Both Robertson and Greer said that an additional quarter-cent sales tax would not deter shoppers from coming to Crestwood because the city's new tax rate of 7.575 would be identical to the sales tax rate in Brentwood, Maplewood, Olivette, Richmond Heights and Rock Hill.

In preparing the city's fiscal 2004 budget, Greer has reduced the city's total ex-pense position by roughly $660,000 compared to the previous fiscal year by consolidating operations and eliminating a dozen positions.

But those "efficiencies'' that have been adopted are one-time measures, Greer said, and any further efforts to reduce operating expenditures will require existing services to be curtailed or eliminated.

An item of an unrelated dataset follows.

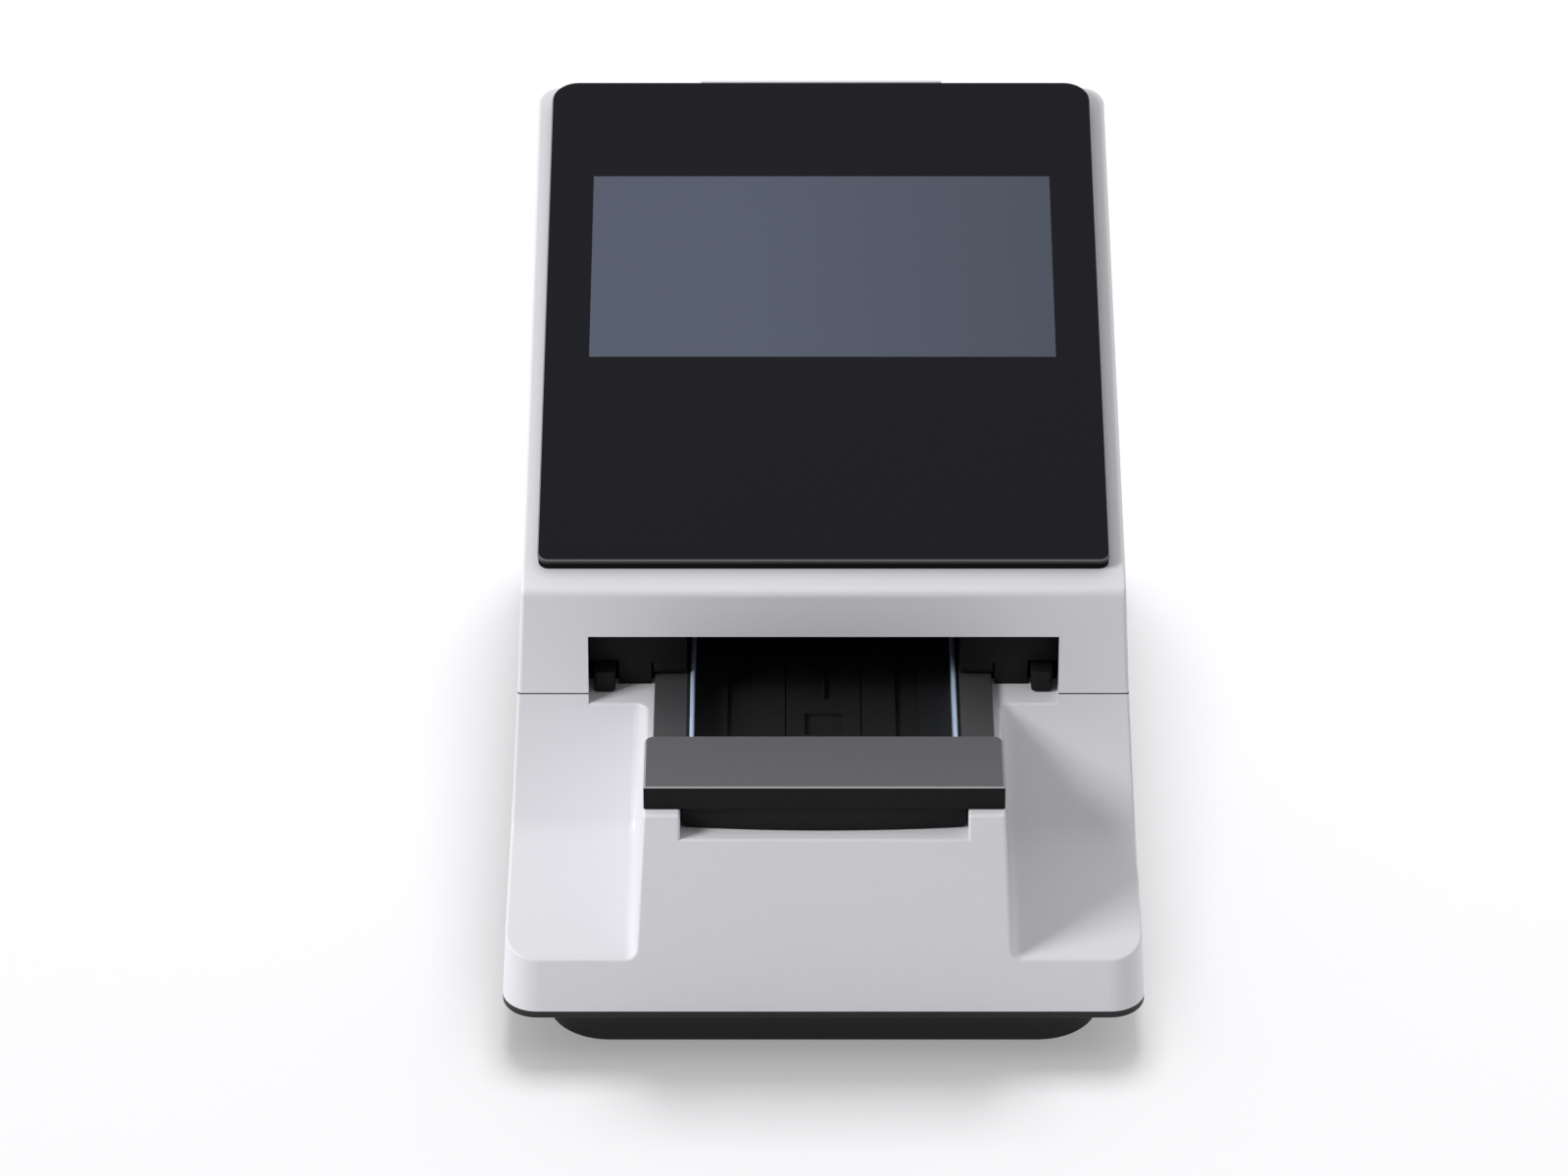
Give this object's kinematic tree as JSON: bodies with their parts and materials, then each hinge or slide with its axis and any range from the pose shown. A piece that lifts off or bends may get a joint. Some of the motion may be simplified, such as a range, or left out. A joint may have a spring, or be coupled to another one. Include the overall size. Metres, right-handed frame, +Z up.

"... We're trying to build a system that is much more responsive to the public,'' Greer said. "That is lean in terms of getting the most out of what we have. The whole (employee) pay plan was based on that concept of compensating people appropriately and asking them to do more. So it's my considered opinion that if we have to reduce our expense position more, then we have to stop doing something and I don't profess to know what priorities the board would want to establish, but we're going to have to stop providing some service ... That's everything from we no longer have a dog catcher to we no longer have a fire department, we no longer have a police department, we have to stop doing something.

"It's somewhere in between those, I'm sure, but we're working now to identify the cost of providing the different types of services so that that information can go to the board and they can make some decisions based on priorities of service levels that they feel are most appropriate. Those are policy questions that the board may ultimately be put in the position of having to focus on,'' the city administrator said.